As it happens, Hadley will miss the game anyway because of back trouble which last week required an epidural. "You don't mind taking time off from work if you can come out with a positive sporting experience," he says, "but you've got to make sure the sacrifice is worth it . . . There was a lot of negativity surrounding the tour, and if we continue like this, then we're bound for humiliation in the World Cup."

Hadley believes Canada are in trouble. He says that victories over Wales in late 1993 and France last summer do not reflect the state of the nation ("Wales were completely inept"). He adds that Canada have missed out on the advances that others in the game have been making and he hopes that "the tour is used as a big, big wake-up call". This will be hard, though, with the tour still plaguing the team. The squad flew back here on Friday without Gord Mackinnon, a senior player and first choice open-side flanker: he is being disciplined for disruptive behaviour.

Mackinnon's misdemeanours are three-fold: complaining to a waitress in Besancon; criticising team management for not sacking their coach driver who hit a parked car on the way to Toulon; and being two minutes late for a bus due to leave at 5.30am on their final morning. "That's how petty the charges are," he says. "Over a dozen of the players have rung and they are all pretty upset about it."

Hadley is sympathetic to Mackinnon's sympathisers. "The tour was extremely disappointing, disgraceful. So this is a time when everyone should be working together," he says. "I worry when people start wanting to hang the blame on others and I think there is a bit of that here." As Mackinnon adds: "This is the most disruptive thing that could have happened."

On two occasions when the tourists were at their lowest they called meetings to thrash out their problems.
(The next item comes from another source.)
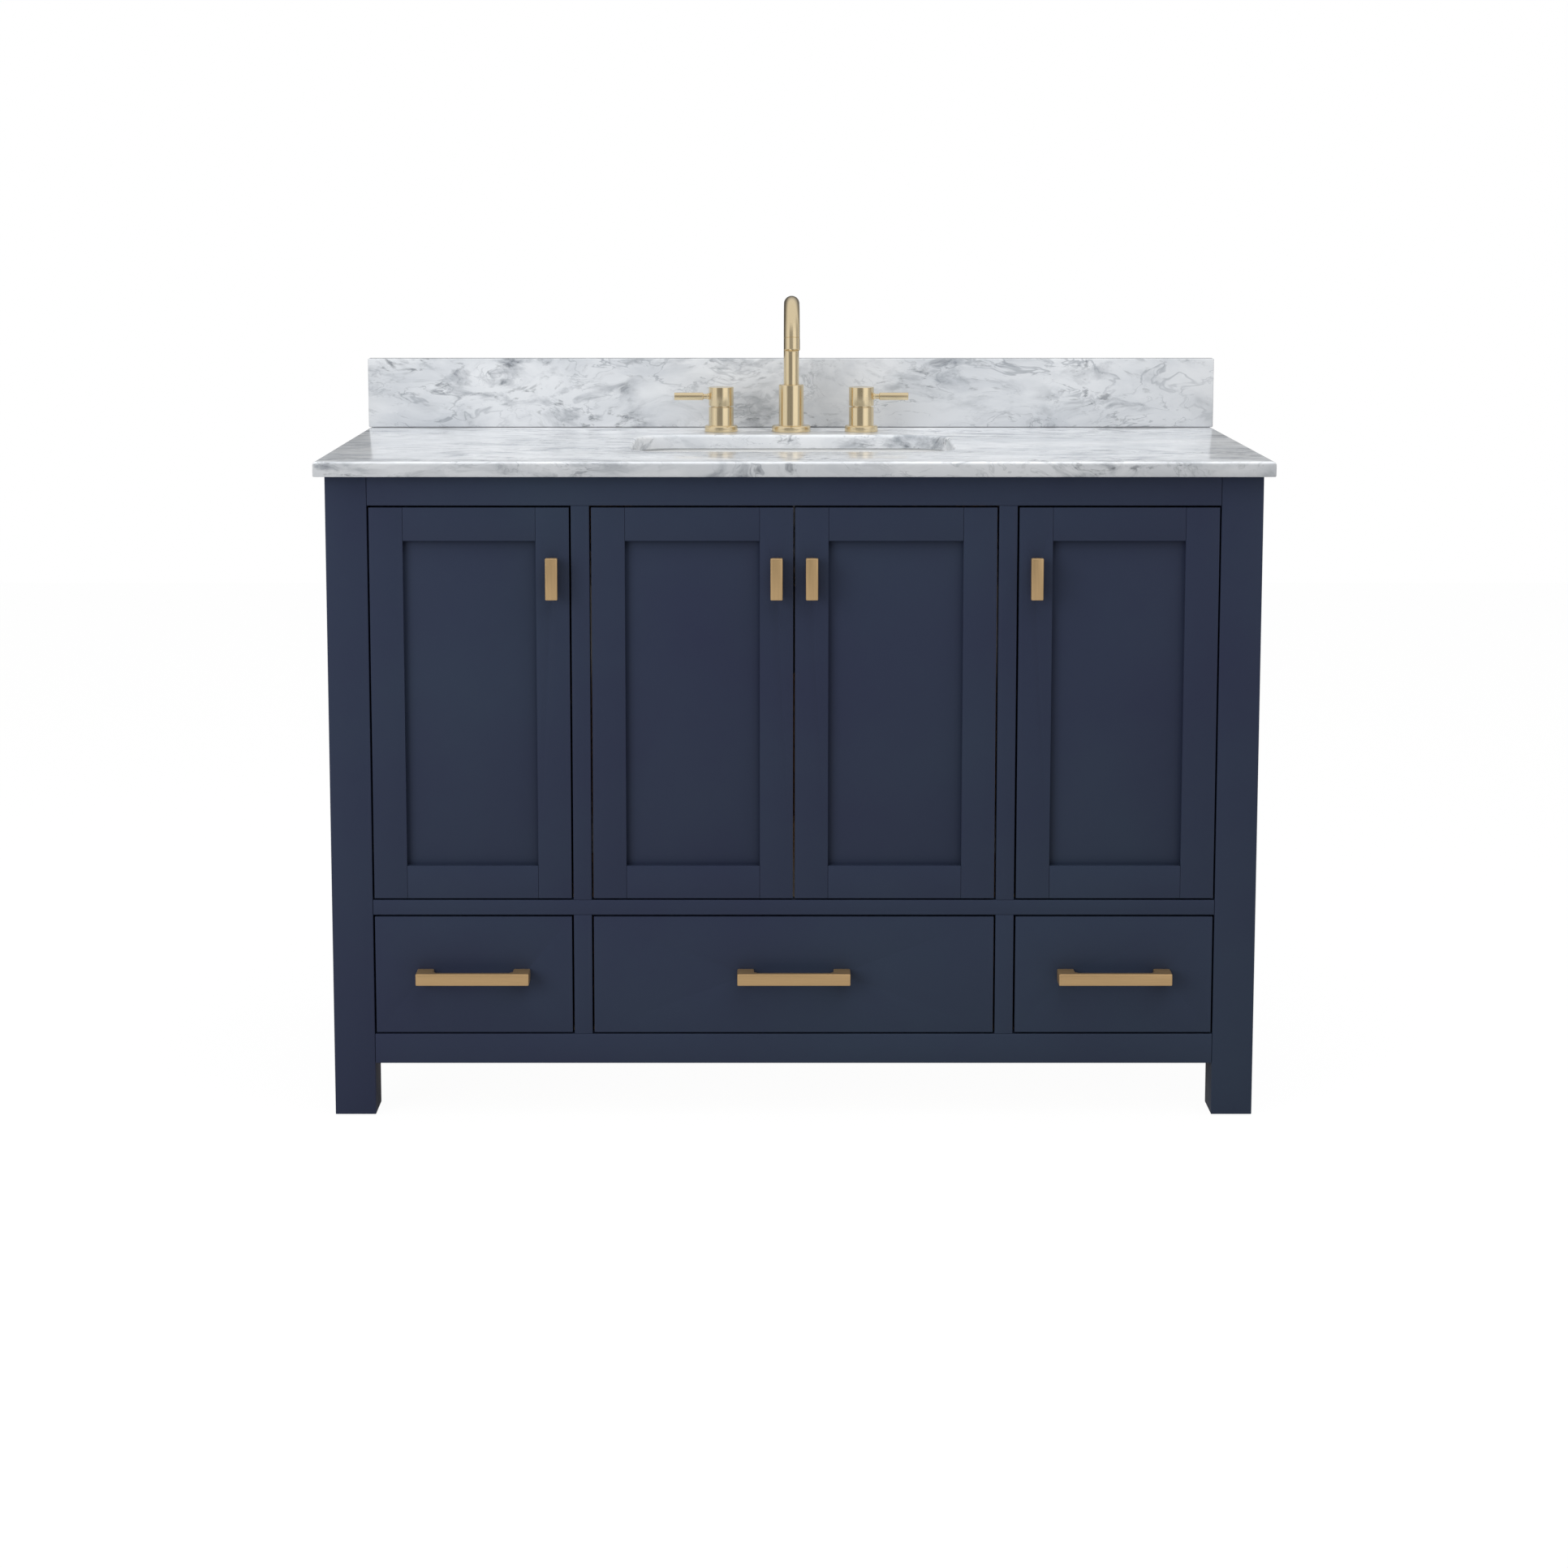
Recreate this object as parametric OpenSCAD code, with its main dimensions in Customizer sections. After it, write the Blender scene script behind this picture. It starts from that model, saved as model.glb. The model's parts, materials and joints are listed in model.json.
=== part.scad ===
// Bathroom vanity cabinet: inset doors over inset drawers, a stone top, an undermount basin and a faucet.
// X runs to the right, the front faces -Y, Z is up. The origin is on the floor, at the middle of the footprint.

/* [Cabinet] */
// Width over the corner posts
cabinet_w = 1219.2; // [1100:0.1:1500]
// Depth from the front of the face frame to the wall
cabinet_d = 541; // [480:1:650]
// Height of the cabinet under the stone top
cabinet_h = 856; // [780:1:1000]
// Width and depth of each square corner post
post_w = 54; // [45:1:70]
// Gap under the posts, where the levelling feet show
foot_gap = 2; // [1:0.5:8]
// Height of the space under the bottom rail
toe_h = 72; // [50:1:120]
// Height of the bottom rail
bottom_rail_h = 40; // [30:1:60]
// Height of the middle rail
middle_rail_h = 20; // [18:1:40]
// Height of the top rail
top_rail_h = 39; // [30:1:60]
// Width of each mullion
mullion_w = 24; // [20:1:40]
// Thickness of the face frame, the doors and the drawer fronts
frame_t = 20; // [18:1:25]
// Width of the centre opening between the mullions
centre_w = 533; // [500:1:640]
// Height of the drawer openings
drawer_opening_h = 161.5; // [130:0.5:200]
// Thickness of the plywood inside the cabinet
ply_t = 16; // [12:1:19]
// Thickness of the side panels
side_panel_t = 12; // [9:1:14]
// Distance of the side panels behind the outer face of the side rails
side_recess = 8; // [4:1:10]
// Thickness of the back panel
back_t = 6; // [4:1:10]
// Thickness of the two back rails
back_rail_t = 18; // [15:1:25]
// Height of the upper back rail, which is screwed to the wall
hanging_rail_h = 80; // [60:1:120]
// Width of the plumbing opening in the back panel
plumbing_w = 300; // [200:1:400]
// Height of the plumbing opening in the back panel
plumbing_h = 220; // [120:1:300]
// Distance from the upper back rail down to the plumbing opening
plumbing_drop = 36; // [10:1:120]
// Height of the shelves over the drawer deck
shelf_rise = 250; // [150:1:350]

/* [Doors and drawers] */
// Gap around each door and drawer front
reveal = 2.5; // [1.5:0.1:4]
// Width of the door stiles and rails
stile_w = 43.5; // [40:0.5:60]
// Thickness of the door panels
panel_t = 6; // [4:0.5:8]
// Distance of the door panels behind the front of the stiles
panel_recess = 8; // [4:0.5:9]
// Depth of the grooves that hold the panels
groove_d = 10; // [6:0.5:11]
// Diameter of the hinge cups
cup_d = 26; // [20:1:28]
// Height of the door pulls
door_pull_h = 55; // [30:1:80]
// Distance from the top of a door to the middle of its pull
door_pull_drop = 91; // [60:1:150]
// How far the door pulls stand out
door_pull_reach = 25; // [18:1:27]
// Length of the drawer pulls
drawer_pull_l = 149; // [100:1:200]
// How far the drawer pulls stand out
drawer_pull_reach = 28; // [20:1:40]
// Height of a pull's bar
pull_bar_h = 16; // [10:1:20]
// Thickness of a pull's bar
pull_bar_t = 8; // [5:0.5:10]
// Length of a drawer pull's foot where it meets the bar
pull_foot_l = 22; // [12:1:24]
// Length of a door pull's foot where it meets the bar
door_foot_l = 51; // [20:1:55]
// Gap from the drawer boxes to the back rails
drawer_back_gap = 47; // [5:1:150]
// Gap above the drawer boxes
drawer_head_gap = 29.5; // [10:0.5:60]
// Thickness of the drawer box sides
drawer_side_t = 14; // [12:1:18]
// Thickness of the drawer bottoms
drawer_bottom_t = 6; // [4:1:9]

/* [Top and basin] */
// How far the stone top stands out past each side of the cabinet
top_side_overhang = 12.7; // [0:0.1:30]
// Thickness of the stone top
top_t = 20; // [18:1:40]
// How far the stone top stands out over the front of the cabinet
top_overhang = 17.8; // [5:0.1:24]
// Height of the backsplash
splash_h = 101.6; // [60:0.1:150]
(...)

Little appears to have been achieved. Mackinnon, meanwhile, may yet play at Murrayfield, as the Canadian RFU are considering lifting the ban that the tour's management team placed on him. His arrival in Edinburgh may boost the team, or it may just remind them of their troubled past.

A SMALL piece of history was made in Redruth last weekend, and the man at the centre of it was none too chuffed. The first red card ever to be flourished in English rugby was shown - to Ian Sewell, the Aspatria prop. Sewell had never been sent off before, or even cautioned. "It may be the sort of thing I'll tell my grandchildren about, but I haven't seen the funny side yet," he said. The referee, Gareth Ashton-Jones, was more circumspect about his contribution to the rugby union history books. "Fame forsomething," he said. "I thought there might be a chance that I was the first."

CHANGING-ROOM robbery in the game is rife. Last week we heard of the bogus player who would change with the team and then steal their valuables; this week, the Staffordshire police are warning local clubs about a bogus official who is making a habit of welcoming visiting teams off their buses, showing them to their changing-rooms and then inviting them to pour their valuables into a bag which he, of course, says he will not let out of his sight. The bogus official is between 40 and 50 years old, well-spoken, smart and possesses a good knowledge of the game. You have been warned.